You can use select = columns to only load the relevant columns without saturating your memory. For example:

dt <- fread("./file.csv", select = c("column1", "column2", "column3"))

I used read.delim() to read a file that fread() could not load completely. So you could convert your data into .txt and use read.delim().

However, why don't you open a connection to the SQL server you're pulling your data from. You can open connections to SQL servers with library(odbc) and write your query like you normally would.

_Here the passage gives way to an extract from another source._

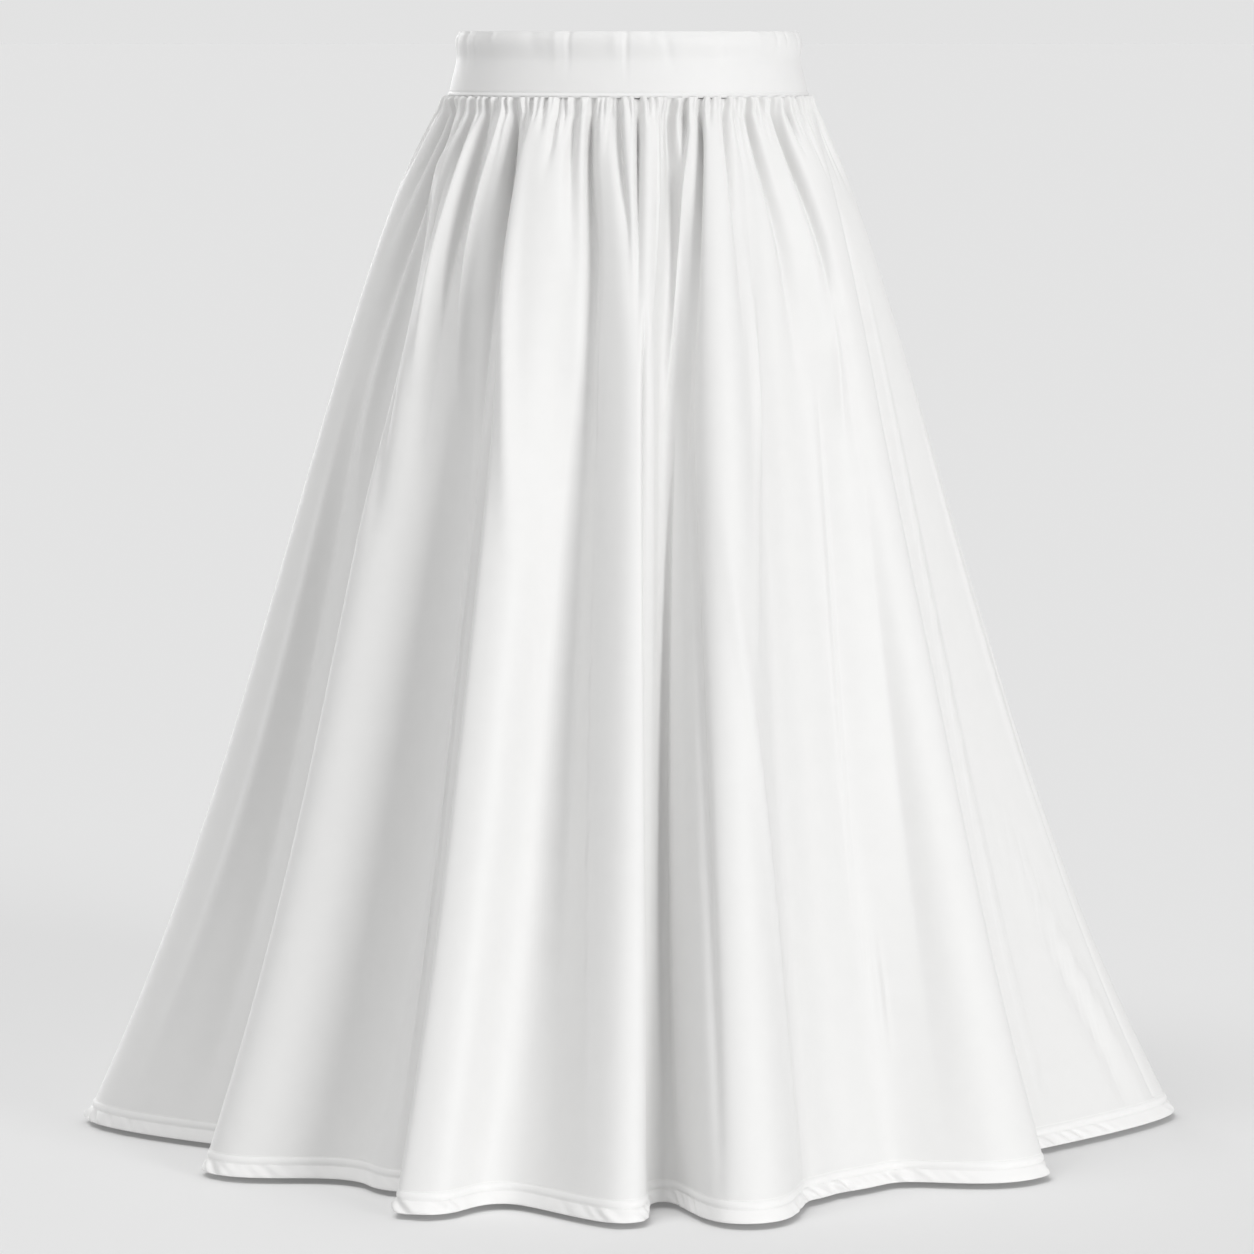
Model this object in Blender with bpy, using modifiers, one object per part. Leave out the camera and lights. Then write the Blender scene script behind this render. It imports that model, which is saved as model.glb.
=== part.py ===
"""A maxi skirt in white jersey: an elastic waistband over a gathered front and back panel.

Metres, +Z up. The origin is the middle of the waistband's top edge, X runs to the right of
someone who looks at the front, and the front faces -Y. A bearing is a place round the skirt
in degrees: 0 at the middle of the front, 90 at the right side, 180 at the middle of the back.
A drop is a distance straight down from the waistband's top edge.
"""

import random
from collections import namedtuple

import bmesh
import bpy
import numpy as np

# Driving sizes of the garment
LENGTH = 0.960
BAND_HEIGHT = 0.0567
SEAM_GAP = 0.0003
SEAM_HALF_WIDTH = 0.1595
SEAM_HALF_DEPTH = 0.1170
PANEL_WALL = 0.0016
HEM_WALL = 0.0024
BAND_WALL = 0.0026
BAND_EDGE = 0.0020
HEM_DEPTH = 0.0190
HEM_STEP = 0.0010
PANEL_TOP = BAND_HEIGHT + SEAM_GAP

# How the outline widens between the waist seam and the hem, seen from the front
Outline = namedtuple("Outline", "drop half_width")
OUTLINE = (
    Outline(0.057, 0.1595),
    Outline(0.070, 0.1680),
    Outline(0.087, 0.1760),
    Outline(0.114, 0.1885),
    Outline(0.150, 0.2025),
    Outline(0.194, 0.2180),
    Outline(0.239, 0.2325),
    Outline(0.328, 0.2595),
    Outline(0.505, 0.3115),
    Outline(0.683, 0.3670),
    Outline(0.772, 0.3990),
    Outline(0.861, 0.4350),
    Outline(0.960, 0.4800),
)

# The waistband from its top edge down to its seam
BandSection = namedtuple("BandSection", "drop half_width half_depth")
BAND_SECTIONS = (
    BandSection(0.0000, 0.1470, 0.1066),
    BandSection(BAND_EDGE, 0.1485, 0.1080),
    BandSection(0.0260, 0.1505, 0.1100),
    BandSection(0.0430, 0.1545, 0.1135),
    BandSection(BAND_HEIGHT - BAND_EDGE, 0.1573, 0.1160),
    BandSection(BAND_HEIGHT, 0.1573, 0.1160),
)

# The large folds: where each crest, and the hollow after it, starts at the waist and meets
# the hem. Reach is the hem's distance from the middle, breadth is how far the hem runs
# round there, and rise is under 1 for a fold that is already deep near the waist.
Fold = namedtuple(
    "Fold",
    "crest_at_waist crest_at_hem crest_reach crest_breadth "
    "hollow_at_waist hollow_at_hem hollow_reach hollow_breadth rise",
)
FOLDS = (
    Fold(-90.0, -87.5, 0.483, 0.150, -69.0, -60.5, 0.350, 0.045, 0.86),
    Fold(-60.5, -55.5, 0.437, 0.130, -44.0, -38.5, 0.366, 0.100, 0.85),
    Fold(-38.0, -31.5, 0.379, 0.060, -34.0, -25.5, 0.362, 0.020, 0.85),
    Fold(-28.0, -25.2, 0.448, 0.130, -6.5, -14.2, 0.384, 0.100, 0.85),
    Fold(0.0, -1.2, 0.443, 0.100, 16.5, 4.6, 0.364, 0.085, 0.60),
    Fold(27.0, 13.0, 0.457, 0.150, 36.5, 23.5, 0.386, 0.045, 0.70),
    Fold(40.0, 29.0, 0.372, 0.050, 46.0, 36.5, 0.366, 0.070, 0.70),
    Fold(71.0, 53.0, 0.441, 0.150, 80.0, 60.0, 0.375, 0.040, 0.85),
    Fold(92.0, 90.5, 0.488, 0.160, 105.0, 103.0, 0.398, 0.070, 1.16),
    Fold(116.0, 117.5, 0.448, 0.130, 127.0, 126.0, 0.352, 0.055, 0.90),
    Fold(139.0, 141.0, 0.442, 0.150, 153.0, 151.0, 0.366, 0.080, 0.80),
    Fold(164.0, 162.0, 0.447, 0.120, 174.0, 176.0, 0.350, 0.050, 0.70),
    Fold(-176.0, -176.5, 0.440, 0.110, -164.0, -163.0, 0.371, 0.090, 0.90),
    Fold(-152.0, -151.0, 0.450, 0.140, -139.0, -139.5, 0.354, 0.050, 0.80),
    Fold(-130.0, -130.0, 0.445, 0.130, -119.0, -117.5, 0.372, 0.080, 0.90),
    Fold(-109.0, -109.5, 0.446, 0.110, -101.0, -100.0, 0.392, 0.050, 1.00),
)

# The gathers on the front, each a hollow that runs down from the waist seam. Drift is how
# far round it has moved, in degrees, once it is a hand's length down.
Gather = namedtuple("Gather", "bearing drift depth length")
FRONT_GATHERS = (
    Gather(-82.0, -1.0, 0.0036, 0.070),
    Gather(-73.0, -3.5, 0.0046, 0.300),
    Gather(-66.5, -3.5, 0.0030, 0.045),
    Gather(-61.0, -3.5, 0.0046, 0.090),
    Gather(-53.2, -3.5, 0.0052, 0.200),
    Gather(-47.5, -3.5, 0.0036, 0.050),
    Gather(-42.8, -3.8, 0.0044, 0.220),
    Gather(-37.6, -1.0, 0.0050, 0.270),
    Gather(-33.4, -0.5, 0.0046, 0.090),
    Gather(-29.5, 0.0, 0.0030, 0.035),
    Gather(-25.6, 0.0, 0.0042, 0.055),
    Gather(-21.2, 0.0, 0.0050, 0.120),
    Gather(-15.4, 4.0, 0.0054, 0.170),
    Gather(-9.6, 4.0, 0.0058, 0.320),
    Gather(-6.2, 3.0, 0.0028, 0.030),
    Gather(-2.6, 2.4, 0.0054, 0.210),
    Gather(1.6, 0.0, 0.0056, 0.150),
    Gather(6.5, 1.5, 0.0034, 0.050),
    Gather(13.2, 1.4, 0.0056, 0.220),
    Gather(17.8, 0.0, 0.0050, 0.055),
    Gather(22.4, -1.8, 0.0060, 0.280),
    Gather(25.8, 0.0, 0.0040, 0.055),
    Gather(29.8, 1.2, 0.0046, 0.210),
    Gather(34.6, 4.0, 0.0034, 0.040),
    Gather(38.8, 6.5, 0.0050, 0.240),
    Gather(43.4, 8.0, 0.0030, 0.060),
    Gather(51.0, 11.0, 0.0046, 0.260),
    Gather(56.2, 11.5, 0.0044, 0.055),
    Gather(63.0, 12.0, 0.0034, 0.035),
    Gather(70.6, 12.0, 0.0044, 0.250),
    Gather(80.5, 6.0, 0.0036, 0.090),
)

# The gathers on the back are spread by chance between these limits, every third one long
BACK_GATHERS = 31
BACK_SEED = 11
BACK_MARGIN = 6.0
BACK_SPACING = (0.75, 1.30)
BACK_DRIFT = (-2.5, 2.5)
LONG_BACK_GATHER_EVERY = 3
LONG_BACK_DEPTH = (0.0044, 0.0058)
LONG_BACK_LENGTH = (0.170, 0.300)
SHORT_BACK_DEPTH = (0.0030, 0.0048)
SHORT_BACK_LENGTH = (0.035, 0.120)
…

You can optimize your memory usage that way.

Check out this short introduction to odbc.




回答2:


Assuming you want your file fully read into R, using database or choosing subset of columns/rows won't be much helpful.

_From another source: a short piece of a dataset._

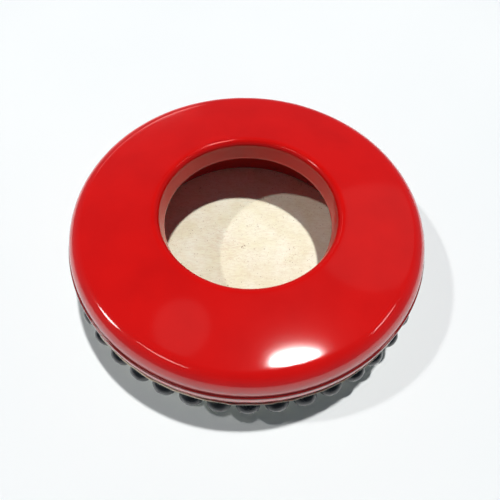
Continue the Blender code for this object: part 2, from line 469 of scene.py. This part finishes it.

What can be helpful in such case is to:
- ensure that you are using recent version of data.table
- ensure that optimal number of threads is set
use setDTthreads(0L) to use all available threads, by default data.table uses 50% of available threads.
- check output of fread(..., verbose=TRUE), and possibly add it to your question here
- put your file on fast disk, or a RAM disk, and read from there

If your data has a lot of distinct character variables you might not be able get great speed because of the fact that populating R's internal global character cache is single threaded, thus parsing can go fast but creating character vector(s) will be bottleneck.